The company has invested “a six-figure sum” in an internet TV service, VNU On Air, which will allow the company to produce vodcasts, podcasts, news broadcasts, seminars, conference reports and video product reviews.
The studio complex at VNU’s Soho offices includes four studios and theatre space to stage events for later broadcast.
The Dutch company’s 20 on- and offline brands in the UK include The Inquirer, vnunet.com, Computing, IT Week, Accountancy Age, Computeractive and CRN.
The publisher said its work on video on audio events in the past two years had driven investment in the facilities, which are part of an ambition “to exploit every media platform”.
John Barnes, publishing director of VNU’s business technology group, said it was another significant move by the company into being more a digital
proposition.

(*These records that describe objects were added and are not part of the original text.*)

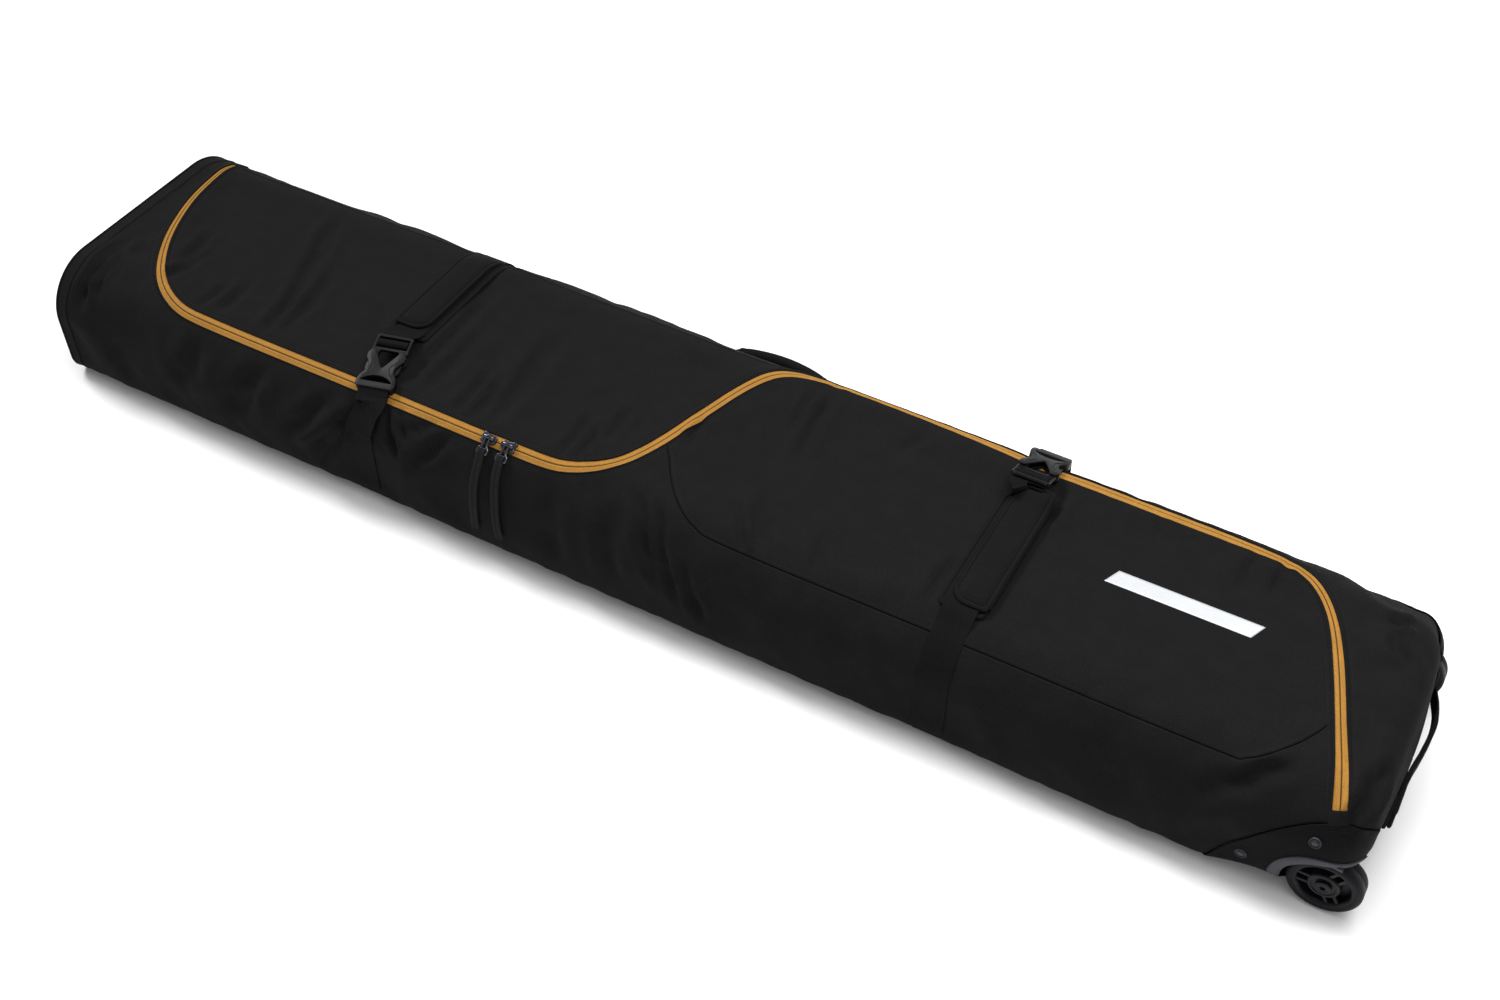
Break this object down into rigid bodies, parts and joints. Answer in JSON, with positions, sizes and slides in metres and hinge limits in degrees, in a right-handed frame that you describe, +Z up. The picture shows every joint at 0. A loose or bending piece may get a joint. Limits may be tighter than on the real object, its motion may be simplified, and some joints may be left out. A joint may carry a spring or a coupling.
{
  "type": "snowboard bag",
  "caption": "Long wheeled padded board bag lying flat, with an S-shaped zip, buckled compression straps, padded wraps, webbing handles and recessed corner wheels.",
  "frame": {"origin": "centre of the bag's flat base, on the floor it lies on", "axes": "+X along the bag towards the wheels, +Z up out of the top, -Y towards the side with the front buckle and the zip pulls"},
  "size_m": [1.715, 0.3891, 0.1803],
  "materials": {
    "shell_fabric": "matt woven polyester with a faint sheen",
    "base_fabric": "coated tarpaulin, slightly smoother than the shell",
    "stiffener": "matt polyethylene sheet",
    "foam": "closed cell foam, matt",
    "zip_tape": "woven zip tape, ochre",
    "zip_coil": "nylon coil under the tape, darker ochre",
    "webbing": "tight woven webbing",
    "grip": "padded fabric grip",
    "buckle_plastic": "satin moulded acetal",
    "housing_plastic": "matt moulded plastic, slightly violet grey",
    "wheel_plastic": "satin moulded nylon",
    "tyre_rubber": "smooth dark tread",
    "slider_metal": "glossy gunmetal",
    "bolt_steel": "blackened steel",
    "bearing_steel": "bearing steel"
  },
  "bodies": {
    "bag": {"base_panel": "base_fabric", "base_board": "stiffener", "foam_base": "foam", "foam_near": "foam", "foam_far": "foam", "tub_fabric": "shell_fabric", "head_flap": "shell_fabric", "wheel_flap": "shell_fabric", "head_end_panel": "shell_fabric", "wheel_end_panel": "shell_fabric", "head_piping": "webbing", "zip_tape_outer": "zip_tape", "zip_tape_inner": "zip_tape", "zip_coil": "zip_coil", "zip_end_tabs": "webbing", "corner_guard_near": "base_fabric", "corner_guard_far": "base_fabric", "wheel_housing_near": "housing_plastic", "wheel_housing_far": "housing_plastic", "housing_rivets": "bolt_steel", "axle_bolt_near": "bolt_steel", "axle_bolt_far": "bolt_steel", "strap_front_upper": "webbing", "strap_front_lower": "webbing", "strap_rear_upper": "webbing", "strap_rear_lower": "webbing", "wrap_front_base": "shell_fabric", "wrap_rear_base": "shell_fabric", "buckle_male_front": "buckle_plastic", "buckle_male_rear": "buckle_plastic", "inner_strap_head": "webbing", "inner_strap_wheel": "webbing", "handle_anchors": "webbing"},
    "wheel_near": {"wheel_core_near": "wheel_plastic", "tyre_near": "tyre_rubber", "bearings_near": "bearing_steel"},
    "wheel_far": {"wheel_core_far": "wheel_plastic", "tyre_far": "tyre_rubber", "bearings_far": "bearing_steel"},
    "slider_a": {"zip_slider_a": "slider_metal"},
    "slider_b": {"zip_slider_b": "slider_metal"},
    "pull_a": {"pull_link_a": "slider_metal", "pull_tab_a": "webbing"},
    "pull_b": {"pull_link_b": "slider_metal", "pull_tab_b": "webbing"},
    "female_front": {"buckle_female_front": "buckle_plastic"},
    "female_rear": {"buckle_female_rear": "buckle_plastic"},
    "prong_front_left": {"prong_front_left": "buckle_plastic"},
    "prong_front_right": {"prong_front_right": "buckle_plastic"},
    "prong_rear_left": {"prong_rear_left": "buckle_plastic"},
    "prong_rear_right": {"prong_rear_right": "buckle_plastic"},
    "wrap_flap_front": {"wrap_front_flap": "shell_fabric"},
    "wrap_flap_rear": {"wrap_rear_flap": "shell_fabric"},
    "side_handle": {"side_handle_grip": "grip", "side_handle_webbing": "webbing"},
    "wheel_end_handle": {"wheel_end_handle": "webbing"},
    "head_end_handle": {"head_end_handle": "webbing"}
  },
  "joints": [
    {"name": "wheel_near_spin", "type": "hinge", "parent": "bag", "child": "wheel_near", "pos_m": [0.811, -0.154, 0.0385], "axis": [0, 1, 0], "continuous": true},
    {"name": "wheel_far_spin", "type": "hinge", "parent": "bag", "child": "wheel_far", "pos_m": [0.811, 0.154, 0.0385], "axis": [0, 1, 0], "continuous": true},
    {"name": "slider_a_slide", "type": "slide", "parent": "bag", "child": "slider_a", "axis": [1, 0, 0], "range_m": [-0.115, 0]},
    {"name": "slider_b_slide", "type": "slide", "parent": "bag", "child": "slider_b", "axis": [1, 0, 0], "range_m": [0, 0.04]},
    {"name": "pull_a_lift", "type": "hinge", "parent": "slider_a", "child": "pull_a", "pos_m": [-0.192, -0.13592, 0.15568], "axis": [-1, 0, 0], "range_deg": [0, 170]},
    {"name": "pull_b_lift", "type": "hinge", "parent": "slider_b", "child": "pull_b", "pos_m": [-0.166, -0.13592, 0.15568], "axis": [-1, 0, 0], "range_deg": [0, 170]},
    {"name": "buckle_front_release", "type": "slide", "parent": "bag", "child": "female_front", "axis": [0.2532, -0.9448, -0.2079], "range_m": [0, 0.035]},
    {"name": "prong_front_left_press", "type": "hinge", "parent": "bag", "child": "prong_front_left", "pos_m": [-0.3517, -0.08413, 0.16869], "axis": [-0.0538, 0.2008, -0.9781], "range_deg": [0, 7], "stiffness_Nm_per_rad": 0.3},
    {"name": "prong_front_right_press", "type": "hinge", "parent": "bag", "child": "prong_front_right", "pos_m": [-0.38067, -0.09189, 0.16869], "axis": [0.0538, -0.2008, 0.9781], "range_deg": [0, 7], "stiffness_Nm_per_rad": 0.3},
    {"name": "buckle_rear_release", "type": "slide", "parent": "bag", "child": "female_rear", "axis": [0, 0.9272, -0.3746], "range_m": [0, 0.035]},
    {"name": "prong_rear_left_press", "type": "hinge", "parent": "bag", "child": "prong_rear_left", "pos_m": [0.362, 0.1058, 0.16812], "axis": [0, -0.3746, -0.9272], "range_deg": [0, 7], "stiffness_Nm_per_rad": 0.3},
    {"name": "prong_rear_right_press", "type": "hinge", "parent": "bag", "child": "prong_rear_right", "pos_m": [0.392, 0.1058, 0.16812], "axis": [0, 0.3746, 0.9272], "range_deg": [0, 7], "stiffness_Nm_per_rad": 0.3},
    {"name": "wrap_front_open", "type": "hinge", "parent": "bag", "child": "wrap_flap_front", "pos_m": [-0.403, 0.03, 0.1627], "axis": [0, -1, 0], "range_deg": [0, 130]},
    {"name": "wrap_rear_open", "type": "hinge", "parent": "bag", "child": "wrap_flap_rear", "pos_m": [0.411, -0.018, 0.1627], "axis": [0, 1, 0], "range_deg": [0, 130]},
    {"name": "side_handle_swing", "type": "hinge", "parent": "bag", "child": "side_handle", "pos_m": [0.01, 0.176, 0.088], "axis": [1, 0, 0], "range_deg": [-60, 40]},
    {"name": "wheel_end_handle_swing", "type": "hinge", "parent": "bag", "child": "wheel_end_handle", "pos_m": [0.841, 0, 0.088], "axis": [0, 1, 0], "range_deg": [-30, 30]},
    {"name": "head_end_handle_swing", "type": "hinge", "parent": "bag", "child": "head_end_handle", "pos_m": [-0.843, 0, 0.088], "axis": [0, 1, 0], "range_deg": [-30, 30]}
  ]
}
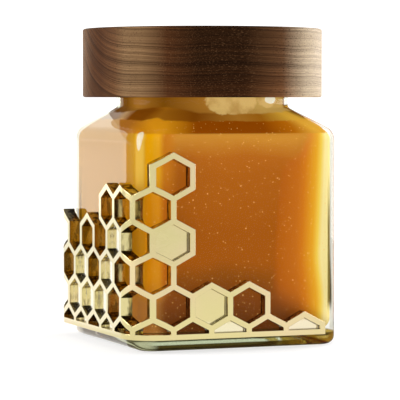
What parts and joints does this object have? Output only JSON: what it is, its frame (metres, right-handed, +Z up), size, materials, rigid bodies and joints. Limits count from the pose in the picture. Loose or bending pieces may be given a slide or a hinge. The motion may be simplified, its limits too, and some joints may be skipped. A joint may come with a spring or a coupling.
{
  "type": "honey jar",
  "caption": "Square clear glass jar of honey with a thick turned walnut lid and a pale gold cast honeycomb sleeve round one corner.",
  "frame": {"origin": "centre of the jar's flat base, on the surface it stands on", "axes": "+Z up along the jar's axis; -Y out of the front face and -X out of the left face, with the sleeve wrapping the corner between them"},
  "size_m": [0.087, 0.087, 0.1129],
  "materials": {
    "glass": "clear, polished, faint green in the thick base",
    "honey": "opaque set honey, glossy, with fine pale specks",
    "walnut": "turned and oiled, satin, with rings and open pores",
    "gold": "pale gold plated casting, polished"
  },
  "bodies": {
    "root": {"glass_jar": "glass", "honey": "honey", "wood_lid": "walnut", "honeycomb_sleeve": "gold"}
  },
  "joints": []
}
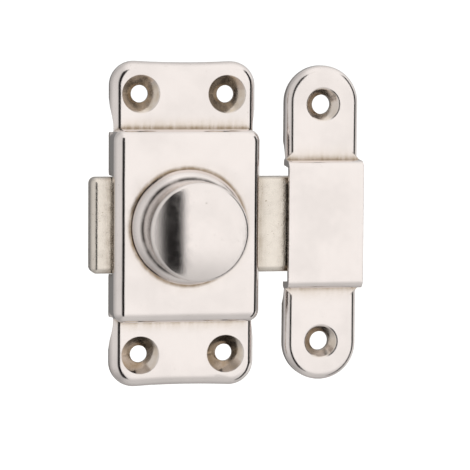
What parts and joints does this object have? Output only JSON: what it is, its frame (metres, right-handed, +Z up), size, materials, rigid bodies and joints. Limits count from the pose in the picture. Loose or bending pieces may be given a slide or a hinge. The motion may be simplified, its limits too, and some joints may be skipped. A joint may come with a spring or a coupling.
{
  "type": "toggle bolt latch",
  "caption": "Upright surface latch in nickel-plated pressed steel: a round domed knob turns to slide a flat bolt sideways under a separate strap keeper.",
  "frame": {"origin": "on the mounting plane behind the knob's axis, at the centre of the case's four screw holes", "axes": "+Z up along the case, +X the way the bolt is thrown, -Y out of the mounting plane towards the knob"},
  "size_m": [0.0504, 0.0218, 0.06],
  "materials": {
    "case_nickel": "satin nickel plate on pressed steel",
    "keeper_nickel": "satin nickel plate on pressed steel",
    "bolt_nickel": "grainy, duller nickel plate",
    "knob_nickel": "semi-bright nickel plate",
    "inner_steel": "plain zinc-plated steel",
    "spring_steel": "oiled spring steel"
  },
  "bodies": {
    "case": {"case": "case_nickel", "spring_washer": "spring_steel"},
    "knob": {"knob_cap": "knob_nickel", "knob_skirt": "knob_nickel", "spindle": "inner_steel", "crank_plate": "inner_steel", "drive_pin": "inner_steel"},
    "bolt": {"bolt": "bolt_nickel"},
    "keeper": {"keeper": "keeper_nickel"}
  },
  "joints": [
    {"name": "knob_turn", "type": "hinge", "parent": "case", "child": "knob", "pos_m": [0, 0, 0], "axis": [0, -1, 0], "range_deg": [0, 90]},
    {"name": "bolt_slide", "type": "slide", "parent": "case", "child": "bolt", "axis": [1, 0, 0], "range_m": [-0.008, 0]},
    {"name": "keeper_away", "type": "slide", "parent": "case", "child": "keeper", "axis": [1, 0, 0], "range_m": [0, 0.012]}
  ],
  "couplings": [
    {"joint": "bolt_slide", "follows": "knob_turn", "m_per_rad": -0.0050418}
  ]
}
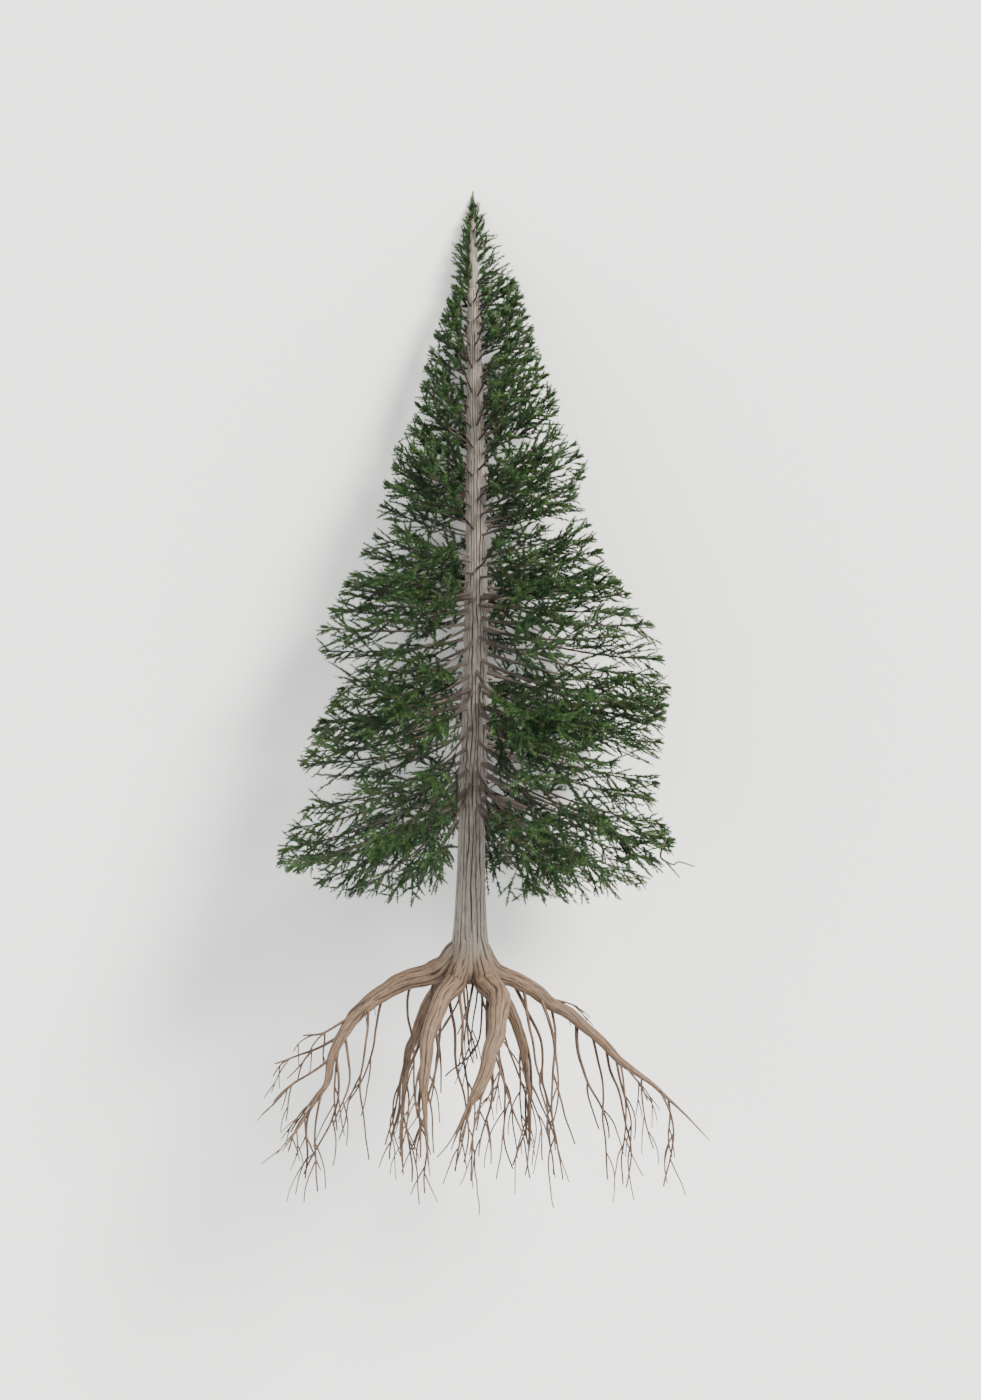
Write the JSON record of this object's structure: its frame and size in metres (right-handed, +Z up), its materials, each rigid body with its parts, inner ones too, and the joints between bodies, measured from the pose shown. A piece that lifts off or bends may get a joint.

But he added: “The acquisition of websites in the last few months are more significant acknowledgments of that, because we’re buying sites in the way we previously would have bought magazine property.
“There’s absolutely no doubt that the future, for a publisher like us, lies in the balance between controlled circulation and distribution of content to those people, whether that’s through print, digital, audio or video.” The company is using experienced broadcasters to help with training, but
hasn’t formally appointed any broadcasters to a specific role.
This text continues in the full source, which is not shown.